Your Brand Is the First Moment of Care You Offer Someone
There is a moment that happens before every appointment at a health clinic or every financial donation made to a nonprofit organization.
Typically, someone has found your organization online, but they don't know yet whether you're the right place. And the first thing that speaks to them isn't a person, it's your brand.
For health practices and nonprofit organizations, this is one of the most important moments the organization can influence because it’s the first impression. And the design decisions that shape that first impression are often treated as purely aesthetic choices instead of a ‘digital handshake’.
What that moment looks like in practice
We can think of it from the point of view from someone who's finally ready to look for help; they've been putting it off for some time, but then they start searching online, then they land on your website. Within ten seconds they decide if they're in the right place.
What they're reading in that short amount of time isn't just your mission statement, but they’re taking in the visual coherence of the page and whether it feels considered, or quickly thrown together. They’re thinking about if the language sounds like someone who understands their situation with empathy. Every one of those impressions is a design decision.

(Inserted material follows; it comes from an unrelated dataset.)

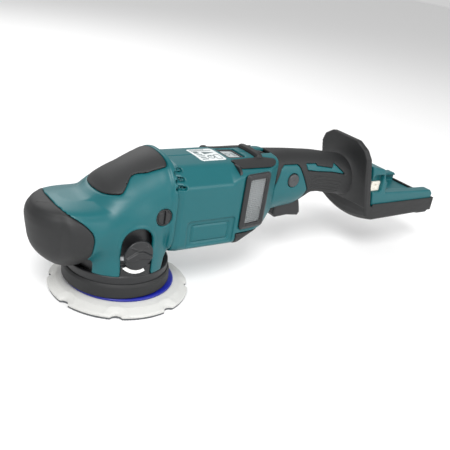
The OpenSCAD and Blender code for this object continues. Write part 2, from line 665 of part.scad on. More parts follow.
// front face of the guard plate, from the bottom up
function guard_front(z0) = [[guard_x + 3 + (guard_top - z0) * 0.245, z0], [guard_x + 3, guard_top]];
panel = [[taper_x1, 78], [taper_x1 + 11, 137], [taper_x1 + 36, 137], [taper_x1 + 58, 97],
    [taper_x1 + 47, 74], [taper_x1, 60]];
trig_x = taper_x1 + 18;
trig_z = 86;
trig_w = 22;
trig_pin_r = 2;
module trigger_axis() translate([trig_x + 4, 0, trig_z]) rotate([90, 0, 0]) children();
button_x = taper_x1 + 27;
button_z = 113;
button_r = 8;
button_out = 1.5;
module handle_cuts() {
    translate([trig_x - 5, -trig_w / 2 - 1, 40]) cube([52, trig_w + 2, 54]);
    translate([button_x, 0, button_z]) rotate([90, 0, 0]) cylinder(r = button_r + gap / 2, h = 100);
}
module handle_shell(side) color(teal) half(side) difference() {
    union() {
        difference() {
            handle_shape(rubber_t);
            handle_shape(rubber_t + wall);
        }
        intersection() {
            across(100) polygon(panel);
            difference() {
                handle_shape(0);
                handle_shape(rubber_t + wall);
            }
        }
        intersection() {
            handle_shape(rubber_t);
            for (p = handle_spots) screw_line(p) cylinder(r = 4.2, h = 100, center = true);
        }
    }
    handle_cuts();
    for (p = handle_spots) screw_line(p) translate([0, 0, -9]) cylinder(r = 1.7, h = 60);
    for (p = handle_spots) screw_line(p) translate([0, 0, 12]) cylinder(r = 3.6, h = 60);
    translate([taper_x1 - 1, rubber_t + wall - handle_w / 2, 78])
        cube([9, handle_w - 2 * rubber_t - 2 * wall, 60]);
}
module handle_shell_left() handle_shell(-1);
module handle_shell_right() handle_shell(1);
module handle_grip() color(rubber) difference() {
    handle_shape(0);
    handle_shape(rubber_t);
    across(100) polygon(panel);
    handle_cuts();
    for (p = handle_spots) screw_line(p) translate([0, 0, 12]) cylinder(r = 3.8, h = 60);
}
module lock_button() color("#4c4f52") translate([button_x, 0, button_z]) rotate([90, 0, 0]) {
    translate([0, 0, handle_w / 2 - 4 - rubber_t]) cylinder(r = button_r, h = 4 + rubber_t + button_out);
    translate([0, 0, 10]) cylinder(r = 3, h = handle_w / 2 - 13 - rubber_t);
}
module trigger() color(black) difference() {
    union() {
        across(trig_w) polygon([[trig_x, 64], [trig_x + 4, 60], [trig_x + 40, 59], [trig_x + 43, 64],
            [trig_x + 40, 75], [trig_x + 36, 84], [trig_x + 2, 84], [trig_x, 78]]);
        trigger_axis() cylinder(r = 4, h = trig_w, center = true);
    }
    trigger_axis() cylinder(r = trig_pin_r + run_fit, h = 60, center = true);
}
module trigger_pin() color(steel) trigger_axis() cylinder(r = trig_pin_r, h = trig_w + 10, center = true);
module switch_body() color("#3b3d40") translate([taper_x1 + 38, -9, 96]) cube([26, 18, 30]);
module controller() color("#2f5a3a") translate([body_x1 - 2, -16, 84]) cube([34, 32, 34]);
module power_leads() color("#8a2a22") for (s = [-1, 1])
    translate([taper_x1 + 64.8, s * 5, 108]) rotate([0, 90 + lean, 0]) cylinder(r = 1.8, h = handle_len - 60);
module housing_screw(p, tip_y, head_y) screw_line(p) {
    translate([0, 0, tip_y]) cylinder(r = 1.7, h = head_y - tip_y);
    translate([0, 0, head_y]) cylinder(r = 3.4, h = 2.4);
}
module housing_screws() color(steel) {
    for (p = boss_spots) housing_screw(p, -12, 16);
    for (p = handle_spots) housing_screw(p, -9, 12);
}

// rear guard and battery mount
guard_t = 9;
tray_x1 = guard_x + 44 + tray_len;
module rear_guard() color(rubber) difference() {
    intersection() {
        across(tray_w + 4) polygon(concat(guard_front(74), [[guard_x + 3 + guard_t, guard_top],
            [guard_x + 35, 74], [guard_x + 46, 62], [tray_x1 - 6, tray_z0], [tray_x1 + 2, tray_z0],
            [tray_x1 + 2, 56], [tray_x1 - 6, 47], [tray_x1 - 22, 47], [tray_x1 - 26, 50]],
            arc(guard_x + 47, 72, 22, 265, 205, 5)));
        rearwards(guard_x - 10, 300) polygon([[-tray_w / 2 - 2, 20], [tray_w / 2 + 2, 20],
            [tray_w / 2 + 2, guard_top - 20], [tray_w / 2 - 16, guard_top], [16 - tray_w / 2, guard_top],
            [-tray_w / 2 - 2, guard_top - 20]]);
    }
    for (s = [-1, 1]) translate([guard_x - 10, s * 5, 118]) rotate([0, 90 + lean, 0]) cylinder(r = 3, h = 60);
}
tray_z0 = 66;
tray_z1 = 91;
slot_z = 74;
slot_w = 62;
module battery_mount() color(teal) difference() {
    across(tray_w) polygon([[guard_x + 37, 74], [guard_x + 47, tray_z0 - 2], [tray_x1 - 6, tray_z0],
        [tray_x1 - 2, tray_z0 + 4], [tray_x1 - 2, tray_z1 - 6], [tray_x1 - 8, tray_z1],
        [guard_x + 58, tray_z1 - 4], [guard_x + 50, 124], [guard_x + 24, 128]]);
    translate([guard_x + 52, -slot_w / 2 + 4, slot_z]) cube([300, slot_w - 8, 60]);
    translate([guard_x + 52, -slot_w / 2, slot_z]) cube([300, slot_w, 9]);
    for (s = [-1, 1]) translate([guard_x + 20, s * 22 - 5, 96]) cube([60, 10, 22]);
    translate([guard_x + 20, -8, 90]) cube([60, 16, 40]);
}
module terminal_block() color(black) translate([guard_x + 53, -slot_w / 2 + 5, slot_z]) difference() {
    cube([34, slot_w - 10, 12]);
    for (y = [8, slot_w - 20]) translate([6, y, 6]) cube([40, 4, 10]);
    translate([6, slot_w / 2 - 9, 4]) cube([40, 8, 12]);
}
module terminal_blades() color("#c9b26b") for (y = [8, slot_w - 20])
    translate([guard_x + 59, -slot_w / 2 + 5 + y + 1.5, slot_z + 6]) cube([26, 1, 9]);

hook_face();
foam_pad();
hub_plate();
pad_gear();
pad_arbor();
pad_bolt();
eccentric_hub();
counterweight();
pad_bearings();
spindle();
bevel_gear();
gear_nut();
spindle_bearings();
ring_gear();
gear_housing();
lower_housing();
skirt();
dust_seal();
head_cover();
nose_bumper();
top_grip();
side_plugs();
head_screws();
mode_knob();
knob_mark();
lock_pin();
motor_housing_left();
motor_housing_right();
stator_core();
stator_windings();
rotor_shaft();
rotor_core();
cooling_fan();
drive_pinion();
motor_bearings();
bearing_holder();
label_plate();
window_lens();
speed_dial();
dial_pin();
bridge_strap();
filter_cover_left();
filter_cover_right();
filter_mesh_left();
filter_mesh_right();
handle_shell_left();
handle_shell_right();
handle_grip();
lock_button();
trigger();
trigger_pin();
switch_body();
controller();
power_leads();
housing_screws();
rear_guard();
battery_mount();
terminal_block();
terminal_blades();
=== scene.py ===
import json
import math

import bmesh
import bpy
import numpy as np
from mathutils import Matrix, Vector


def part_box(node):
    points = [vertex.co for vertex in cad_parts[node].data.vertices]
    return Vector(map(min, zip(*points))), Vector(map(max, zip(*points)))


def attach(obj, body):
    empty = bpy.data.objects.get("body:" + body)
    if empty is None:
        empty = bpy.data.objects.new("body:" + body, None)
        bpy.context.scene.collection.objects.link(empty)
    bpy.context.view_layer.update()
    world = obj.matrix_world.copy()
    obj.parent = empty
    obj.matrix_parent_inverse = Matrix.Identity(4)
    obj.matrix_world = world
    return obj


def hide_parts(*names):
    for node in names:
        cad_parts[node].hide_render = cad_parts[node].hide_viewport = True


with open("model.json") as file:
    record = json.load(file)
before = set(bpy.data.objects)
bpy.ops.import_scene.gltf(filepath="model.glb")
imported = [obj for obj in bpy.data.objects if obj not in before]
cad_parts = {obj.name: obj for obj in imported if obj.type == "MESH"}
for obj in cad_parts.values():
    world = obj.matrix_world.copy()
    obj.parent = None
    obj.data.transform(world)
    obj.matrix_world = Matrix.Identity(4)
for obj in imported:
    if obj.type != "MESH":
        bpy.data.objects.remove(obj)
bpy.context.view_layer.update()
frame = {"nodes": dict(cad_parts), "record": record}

print("frame loaded")


def boxMm(node):
    low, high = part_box(node)
    return [v * 1000 for v in low], [v * 1000 for v in high]


motorLow, motorHigh = boxMm("motor_housing_left")
skirtLow, skirtHigh = boxMm("skirt")
knobLow, knobHigh = boxMm("mode_knob")
guardLow, guardHigh = boxMm("rear_guard")
mountLow, mountHigh = boxMm("battery_mount")
padLow, padHigh = boxMm("foam_pad")
plateLow, plateHigh = boxMm("hub_plate")
dialLow, dialHigh = boxMm("speed_dial")
buttonLow, buttonHigh = boxMm("lock_button")


# ---- fields: negative inside, about a distance in mm ----

def meet(a, b, k):
    h = np.maximum(k - np.abs(a - b), 0) / k
    return np.maximum(a, b) + h * h * k / 4


def unite(a, b, k):
    return -meet(-a, -b, k)


def curve(x, knots):
    # smooth line through (place, value) knots, flat beyond both ends
    xs = np.array([p[0] for p in knots], float)
    ys = np.array([p[1] for p in knots], float)
    slope = np.gradient(ys, xs)
    i = np.clip(np.searchsorted(xs, x) - 1, 0, len(xs) - 2)
    gap = xs[i + 1] - xs[i]
    t = np.clip((x - xs[i]) / gap, 0, 1)
    a, b = ys[i], ys[i + 1]
    return (a * (2 * t ** 3 - 3 * t ** 2 + 1) + b * (3 * t ** 2 - 2 * t ** 3)
        + gap * (slope[i] * (t ** 3 - 2 * t ** 2 + t) + slope[i + 1] * (t ** 3 - t ** 2)))


def roundRect(u, v, u0, v0, u1, v1, r):
    a = np.abs(u - (u0 + u1) / 2) - ((u1 - u0) / 2 - r)
    b = np.abs(v - (v0 + v1) / 2) - ((v1 - v0) / 2 - r)
    return np.minimum(np.maximum(a, b), 0) + np.hypot(np.maximum(a, 0), np.maximum(b, 0)) - r


def roundBoth(a, b, r):
    # where both fields are negative, with the edge between them rounded to r
    a, b = a + r, b + r
    return np.minimum(np.maximum(a, b), 0) + np.hypot(np.maximum(a, 0), np.maximum(b, 0)) - r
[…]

Now consider the donor who received a forwarded email about your nonprofit, but they've never heard of your organization. They want to know, in about eight seconds, whether this is a real organization doing real work. They're looking for evidence that isn’t necessarily your impact, but of your credibility. This is also a design decision.
Care before the conversation
What a well-designed brand does for a health practice, a wellness organization, or a nonprofit is extend the care the organization is known for into the space before the first interaction happens in person. It says that someone considered what you'd need to feel welcome, informed, and sure enough to take the next step.
That matters especially for organizations who serve people in vulnerable moments; your brand is the first moment of care they receive.
The design decision
Design built for these moments looks different than design built to look impressive because it prioritizes the specific person over the general audience. It’s built for someone specific and meets their specific needs.